A moça da boca aberta (publicado originalmente em 5/6/2012)
A ideia original era ver ‘Um Conto Chinês’, mas a sessão era uma vez por semana, às terças, e não aos sábados, dia no qual desejava. De supetão tive de mirar os cartazes e optar por outro. ‘Branca de Neve e o Caçador’ havia estreado um dia antes, 1º de junho, e o horário era razoável. Escolhi-o. No enredo, sem novidades: era repaginação de ‘Branca de Neve e os Sete Anões’ (1937), de Walt Disney, baseado na obra irmãos Grimm, mas de atores de carne e osso, como já se fez mil e uma vezes. Como a minha expectativa era de desanimação, entrei na sala um tanto relaxado, preparado para esperar o resultado fraco. Surpreendi-me, pois a produção caprichou na direção de arte, figurino e na direção.
O diretor, aliás, veio da propaganda. Rupert Sanders deixou a publicidade pra lá e comandou o longa. E por ser estreante no ramo quis enriquecer a obra com o maior número de detalhes. Isto fez de ‘Branca de Neve e o Caçador’ um filme apreciável de se assistir, assim como as boas fitas de época.
Tudo do desenho está na tela: a rainha malvada, Ravenna (Charlize Theron), o príncipe com bom coração, William (Sam Claffin), o caçador destemido e machista (Chris Hemsworth), e, claro, a mocinha Branca de Neve (Kristen Stewart). Foram acrescentados alguns personagens, como o irmão de Ravenna, Finn (Sam Spruell) e Beith, o pai dos sete anões (Ian McShane). Aos seguidores da saga ‘Crepúsculo’, ver Kristen na pele da jovem comedora de maçãs pode soar ridículo ou desgastante, pra ser o mínimo possível. Entretanto, o carisma de Robert Pattinson não é igual ao da atriz. Ela deixa a interpretação em segundo plano porque não consegue ter outra expressão que não seja a de sempre: a boca meio aberta por conta dos dentões da frente, seu olhar morteiro, parecendo que sempre quer bocejar, e um sorriso tão contagiante como o de quem não entende a piada. Por este fim, o longa tem falhas. Enquanto Charlize, Spruell e Hemsworth reluzem, quando Kristen aparece o brilho esmorece.
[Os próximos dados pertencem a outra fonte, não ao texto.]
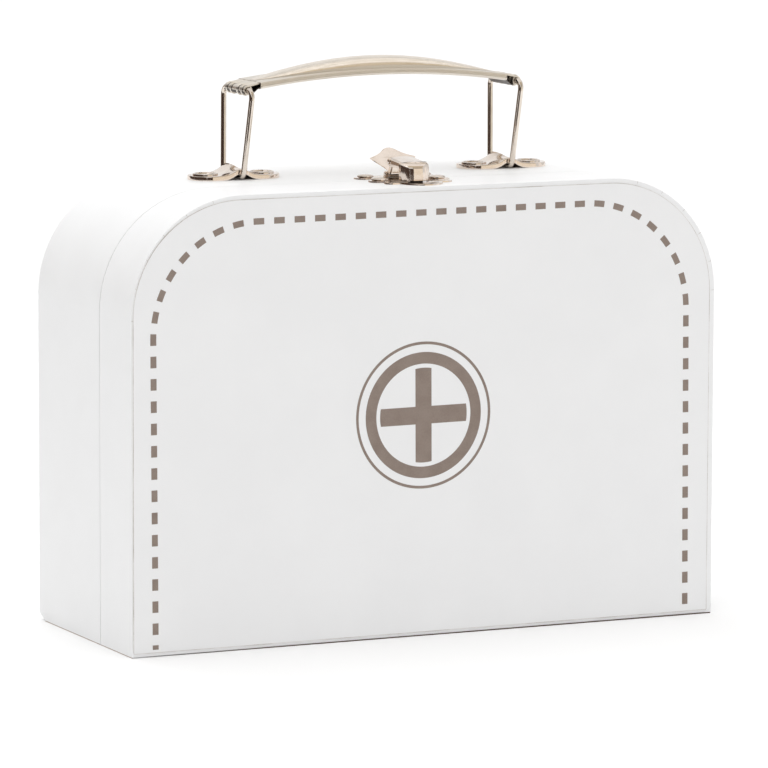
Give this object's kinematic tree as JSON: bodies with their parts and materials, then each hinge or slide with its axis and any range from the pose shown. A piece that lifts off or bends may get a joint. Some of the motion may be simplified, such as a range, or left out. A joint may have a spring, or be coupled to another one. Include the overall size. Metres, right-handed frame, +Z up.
{
  "type": "toy doctor case",
  "caption": "White cardboard toy suitcase with a front lid on a paper hinge, a fold-down wire handle and a draw latch; a printed cross emblem marks it as a play doctor's case.",
  "frame": {"origin": "middle of the case's bottom, on the surface it stands on", "axes": "+X to the right along the width, +Y from the lid to the back, +Z up"},
  "size_m": [0.25, 0.0956, 0.2221],
  "materials": {
    "white_facing_paper": "satin",
    "white_wrap_paper": "satin",
    "greyboard": "matte",
    "white_lining_paper": "matte",
    "hinge_paper": "satin",
    "nickel_plated_plate": "polished",
    "nickel_plated_strap": "polished",
    "nickel_plated_rivet": "satin",
    "nickel_plated_wire": "polished",
    "brushed_nickel_grip": "satin",
    "steel_washer": "satin"
  },
  "bodies": {
    "base": {"back_facing": "white_facing_paper", "back_panel": "greyboard", "base_wrap": "white_wrap_paper", "base_wall": "greyboard", "base_floor": "greyboard", "base_lining": "white_lining_paper", "hinge_cover_base": "hinge_paper", "neck_collar": "greyboard", "latch_base_plate": "nickel_plated_plate", "latch_base_rivets": "nickel_plated_rivet", "latch_base_washers": "steel_washer", "lever_pin": "nickel_plated_rivet", "strap_left": "nickel_plated_strap", "strap_right": "nickel_plated_strap", "strap_rivets_left": "nickel_plated_rivet", "strap_rivets_right": "nickel_plated_rivet", "strap_washers_left": "steel_washer", "strap_washers_right": "steel_washer"},
    "lid": {"front_facing": "white_facing_paper", "front_panel": "greyboard", "lid_wrap": "white_wrap_paper", "lid_wall": "greyboard", "lid_floor": "greyboard", "lid_lining": "white_lining_paper", "hinge_cover_lid": "hinge_paper", "strike_plate": "nickel_plated_plate", "strike_rivets": "nickel_plated_rivet", "strike_washers": "steel_washer"},
    "bail_left": {"bail_left": "nickel_plated_wire"},
    "bail_right": {"bail_right": "nickel_plated_wire"},
    "grip": {"grip": "brushed_nickel_grip"},
    "lever": {"latch_lever": "nickel_plated_plate", "hook_pin": "nickel_plated_rivet"},
    "hook": {"latch_hook": "nickel_plated_plate"}
  },
  "joints": [
    {"name": "lid_hinge", "type": "hinge", "parent": "base", "child": "lid", "pos_m": [0, -0.0158, 0], "axis": [1, 0, 0], "range_deg": [0, 175]},
    {"name": "bail_left_pivot", "type": "hinge", "parent": "base", "child": "bail_left", "pos_m": [-0.0564, 0.013, 0.1774], "axis": [0, 1, 0], "range_deg": [-86, 79]},
    {"name": "bail_right_pivot", "type": "hinge", "parent": "base", "child": "bail_right", "pos_m": [0.0602, 0.013, 0.1774], "axis": [0, 1, 0], "range_deg": [-86, 79]},
    {"name": "grip_pivot", "type": "hinge", "parent": "bail_left", "child": "grip", "pos_m": [-0.05434, 0.013, 0.21114], "axis": [0, 1, 0], "range_deg": [-79, 86]},
    {"name": "latch_lever_pivot", "type": "hinge", "parent": "base", "child": "lever", "pos_m": [0.0023, -0.0142, 0.1779], "axis": [1, 0, 0], "range_deg": [-2.7, 46]},
    {"name": "latch_hook_pivot", "type": "hinge", "parent": "lever", "child": "hook", "pos_m": [0.0023, -0.0171, 0.183], "axis": [1, 0, 0], "range_deg": [-92, 5.4]}
  ],
  "couplings": [
    {"joint": "bail_right_pivot", "follows": "bail_left_pivot", "ratio": 1},
    {"joint": "grip_pivot", "follows": "bail_left_pivot", "ratio": -1},
    {"joint": "latch_hook_pivot", "follows": "latch_lever_pivot", "ratio": -2}
  ]
}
O roteiro tem a intensão de nos explicar no estilo tatibitate a história tão alardeada e nem nos dá a chance de procurar outros caminhos. Evidentemente os efeitos especiais têm um toque refinado, sobretudo no ‘espelho, espelho meu...’ e na Floresta Negra, o que dão pontos à fita. Nas guerras dos povos estão outros fatores positivos. Porém, creio existir na sétima arte mais magias do que esta daí.
Respondo agora se o filme cabe para todas as idades: não. Serve para os maiores de 10 ou 12 anos por conta das cenas de luta e do teor de vingança apetitosa dos irmão peraltas. Não há sangue e mortes trágicas, com tripas aparecendo na telona. Mas convém manter as crianças longe e assistir ao clássico dos anos 30. Por falar nisto, fiquei com uma ponta de esperança sobre minha frase presente na coluna da semana passada – não podemos ficar burros: fui à casa de minha cunhada e a filha dela via exatamente esta película prima-dona dos ecrãs. Realmente, nem tudo está perdido neste mundo.
‘Branca de Neve e o Caçador’, como digo das produções medianas, ficará estocada nas lojas e será mais uma obra de prateleira. A culpa é em grande parte de Kristen e seu anticarisma. A moça da boca aberta possui o poder de desmoronar todo o esquema de Sanders. Menos, óbvio, a beleza de C. Theron, que, com ou sem a mocinha de ‘Crepúsculo’, sobressai-se na aventura. Às vezes queremos a vitória e a redenção de Ravenna. Branca de Neve com Kristen merecia sim ser a empregada sofrida.